Bill Nelson, assistant superintendent of Byng schools, said he and other Oklahoma public school educators consider Barresi disconnected from schools because her life experience hasn’t put her in a position to make decisions concerning public education. “She was a successful businessperson and apparently a very bright student,” Nelson said. “She was a speech pathologist so she had a connection to school but that’s a very narrow specialty that would have very little to do with anything about school budgets.
“It would be much the same thing if you asked (school superintendents) to design her dental business or to design the test she had to take to be a dentist and design how she should set up her office. We would not have a grasp of it. It’s the same thing,” Nelson said.
“And I’m not saying it’s her fault,” Harrison said. “It’s just not her background. It would be nice to have somebody that’s in charge of common education in Oklahoma that has some experience in common education and knows what we’re going through, and know what it takes to get from A to B rather than throwing out grandiose ideas we all can tell immediately are not going to work.”
Nelson said Barresi’s agenda involves privatizing schools, an idea about which he is skeptical, particularly as concerns education in rural Oklahoma. “Privatization is an interesting concept out here in the country because if they shut down the public schools and go to privatization, who is to guarantee it would be worth someone’s money to come out here and get it started?” Nelson said. “And if they don’t, what happens?”
Not so, insists Tricia Pemberton, senior communications specialist for Oklahoma State Department of Education, a Barresi spokesperson. “Change can be painful and even a little frightening, and so it’s no surprise that Superintendent Barresi’s drive for reform and rigor has its share of naysayers in the status quo,” Pemberton said. “Even so, some of these complaints are simply dismaying — and much of it is patently untrue.
“The suggestion about privatization is utter nonsense,” Pemberton said. “The superintendent is committed to making Oklahoma’s public education system as outstanding as we all know it truly can be. Superintendent Barresi has dedicated herself to that goal for many years, having founded two public schools that are still open, still operating publicly and still posting highly successful student academic achievement rates,” she said.

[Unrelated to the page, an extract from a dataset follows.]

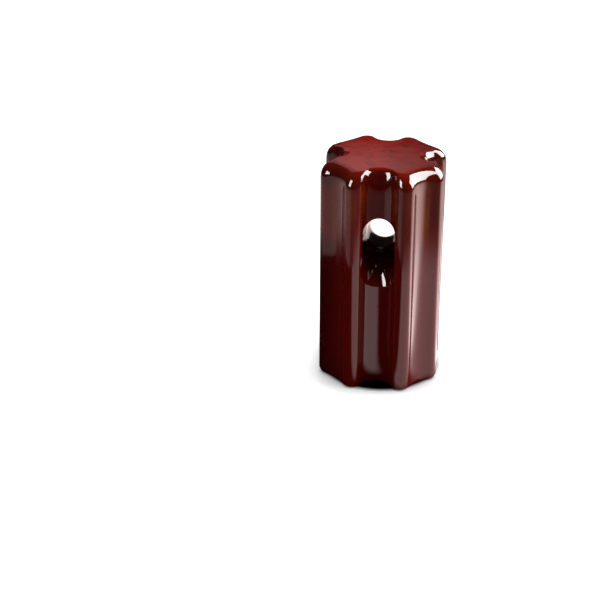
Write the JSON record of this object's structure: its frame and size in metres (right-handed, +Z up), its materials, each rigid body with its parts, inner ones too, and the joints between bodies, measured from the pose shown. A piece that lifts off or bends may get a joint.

Nelson said Barresi presented an example of her educational philosophy at a state conference in which 350 students in Arizona were being taught online under the care of only five or six teachers. “Is there information you can learn from sitting in front of a screen? Absolutely,” Nelson said. “Every kid in the world can tell you that. They all know how to play video games. Are there things you need someone in front of you to tell you? I think most (school administrators) would say there’s some personal contact you need to have. You need to be able to ask somebody a question who can look you in the face and decide what you need to know.”
Local school administrators are not buying it. Nelson maintains Barresi does not consider personal teacher-student contact necessary. “Her leadership has been pointed in direct opposition of the philosophy of most people she supposedly works for. The state schools superintendent should be an advocate for public schools. There are online schools that are big business that are very supportive of her efforts,” Nelson said.
Local school officials say no one at the state level stands up for their schools’ interests. “There’s a move to gut and eliminate public schools, and Ms. Barresi is certainly at the forefront of that. She’s not an advocate for public schools. There’s something disconcerting about having the person in charge of public education in the state of Oklahoma who is an advocate for privatization of schools,” Nelson said.